In the 1770’s, Blake married the illiterate Catherine Boucher and taught her how to read, write, and to assist in his illustrations. Blake was very versed and while he loved art he also had a love for reading too. He read a plethora of writers who were reputable and those who were only recognized years later. He taught himself seven other languages in addition to English so he could read in the original language of the author. In the early 1780’s, Blake’s early works were published in “Poetical Sketches,” this book used his writings from the early age of twelve.

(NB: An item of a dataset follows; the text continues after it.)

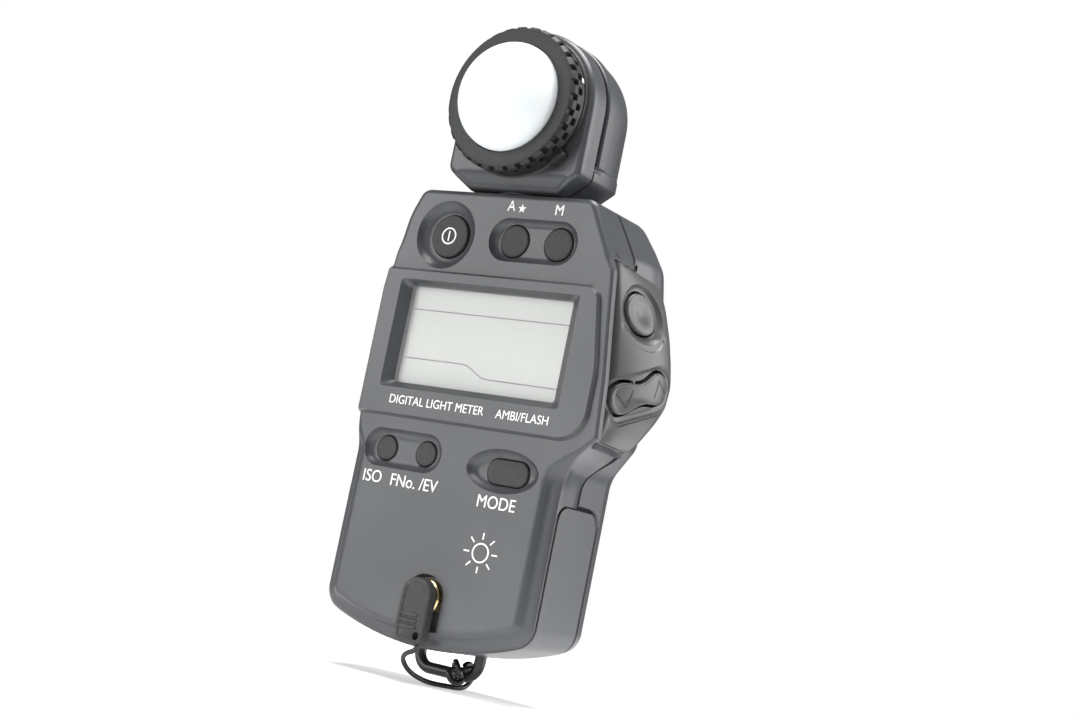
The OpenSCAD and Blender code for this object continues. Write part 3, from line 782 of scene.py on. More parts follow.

The late 1780s, after the death of Blake’s beloved brother Robert, he often had visions saying Robert brought him new inspiration and ideas during these visions. During one vision in particular, Blake was given a new technique that was very radical. While Blake often combined his writing and his art, in this new technique; he combined both on a copper plate forming the print and easily allowing reproduction. “This process allowed Blake to adopt a much more spontaneous multimedia artistic practice than was usual, and ensured that the end product was entirely his own: he was at once the writer, the illustrator, and the printer.” (p. 578) “This exacting and arduous process was Blake’s major source of income, requiring an amount of persistence and hard labor rather contrary to the outlook of a visionary, which he would “curse and bless” at once for its difficulty and for the beauty and perfection of the results.”
Blake’s early work seems unmarred by human err and the harsh reality of humanity. His writings were often accompanied by brilliant illustrations and paintings. They focused on joy, happiness, childhood innocence, creativity, and the Creator. Although his religious belief was unorthodox, he did seem to reference God and write about Him often in his works. From Blake’s earlier poetry, he and Catherine published/produced and illustrated, “Songs of Innocence” comes “The Little Black Boy” where Blake writes, “And we are put on earth a little space, That we may learn to bear the beams of love.When I from black and he from white cloud free, And round the tent of God like lambs we joy,” (p.583) The poet speaks of the mother teaching, loving, and kissing her beloved child and then it goes on to talk about the child learning to love free from restraint, and then meeting God the Creator and affectionately stroking His beard.
Blake also had a poem called “The Lamb” where he contrast a real lamb and Jesus as a Lamb; he ask the lamb where he came from and who made him. Blake precedes to tell him, “He is called by thy name, for he calls himself a Lamb: He is meek and he is mild, He became a little child: I a child and thou a lamb, we are called by his name. Little Lamb God bless thee. Little Lamb God bless thee.(p. 583) This poem clearly shows Blake’s love and adoration for God and the beauty of His creation. Although Blake was a quiet distinct man, he was very sensitive to the world around him and the feeling he had, he did not mind recording those thoughts for future readers.
Life can have a way of spoiling a natural high per say or an optimistic view of the world. After a series of “let downs” in Blake’s life and the mixing of the track society and the world was heading, Blake’s writing changed and became hardened. He took his themes from many of his previous writings and morphed them into a darker more pessimistic version than previously recorded. Blake had an idea of how the world and life was supposed to look like and he was deeply affected by the reality that tragedy and disappointment can hit and have a tornado-like effect.